Wait a Minute! - Part 2

Blog readers will recall our post a couple of weeks ago about an Academic Senate decision to hold off on any requirement for ethnic studies in the high schools until more was known about the governor's budget proposal and whether it would fund such a requirement.*

EdSource provides some information on what the budget proposal included, or - more importantly - what it did not include:

...One much anticipated question was whether Newsom would include funding to implement a high school ethnic studies course. He did not. A spokesperson from the Department of Finance said that there were many demands for spending with limited resources. Ethnic studies was not among the priorities.

A lack of funding to pay for teachers’ time and materials would delay the Legislature’s 2021 mandate for all high schools to offer a semester course in ethnic studies, starting in 2025-26 and to require that all students take it in order to graduate from high school, starting in 2029-30.

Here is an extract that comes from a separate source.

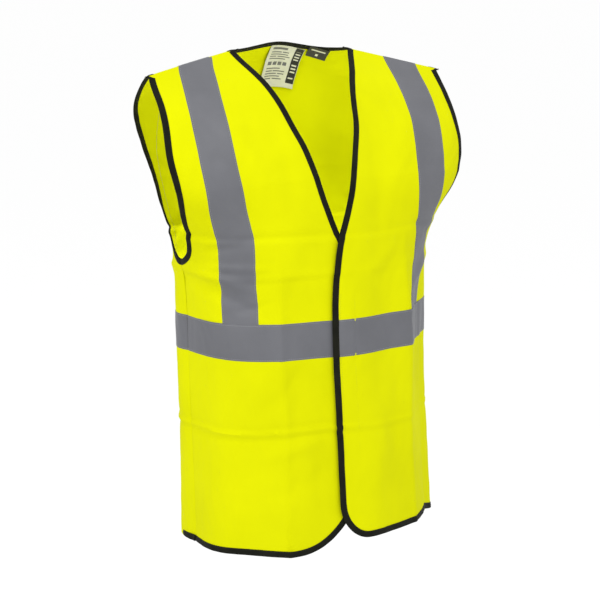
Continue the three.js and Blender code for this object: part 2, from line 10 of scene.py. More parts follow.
import bmesh
import bpy
import numpy as np
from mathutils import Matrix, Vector


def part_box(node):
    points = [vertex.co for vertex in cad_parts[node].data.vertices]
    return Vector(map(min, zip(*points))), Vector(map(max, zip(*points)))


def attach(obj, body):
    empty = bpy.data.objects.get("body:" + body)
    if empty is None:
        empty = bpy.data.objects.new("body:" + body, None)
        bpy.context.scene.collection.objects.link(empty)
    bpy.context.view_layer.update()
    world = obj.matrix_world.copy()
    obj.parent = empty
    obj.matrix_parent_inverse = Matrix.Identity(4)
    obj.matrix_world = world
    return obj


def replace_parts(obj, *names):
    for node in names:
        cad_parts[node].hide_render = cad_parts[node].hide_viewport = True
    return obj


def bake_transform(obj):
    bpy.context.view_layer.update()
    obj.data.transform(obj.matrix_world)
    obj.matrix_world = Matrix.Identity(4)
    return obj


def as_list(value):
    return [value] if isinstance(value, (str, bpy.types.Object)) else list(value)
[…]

After multiple drafts and thousands of public comments, the State Board of Education adopted a voluntary framework for teaching ethnic studies in 2021. Since then, there have been conflicts and lawsuits over districts that have adopted curriculums promoted by the Liberated Ethnic Studies Model Curriculum Consortium. Without naming the Liberated version, the ethnic studies law said that districts should not adopt elements of it “due to concerns related to bias, bigotry, and discrimination.” Without funding, that warning also would not take effect.

A lack of funding also might short-circuit a proposal pushed by UC ethnic studies faculty to require a high school ethnic studies course as an admission requirement with course criteria that UC would create. In December, the UC Academic Senate postponed a vote on the proposal until April; one reason was the uncertain status of California’s ethnic studies mandate...

Full story at https://edsource.org/2025/gov-newsom-proposes-stable-school-funding-in-2025-26-with-an-ominous-warning/724853.

Of course, the legislature could provide funding even if the governor does not propose it. But there won't be a vote on the budget until June. The governor could also change his proposal, but that typically won't happen until the May Revise. So all the Academic Senate will likely know in April is that there is no funding proposed by the governor, i.e., what the Senate already knows.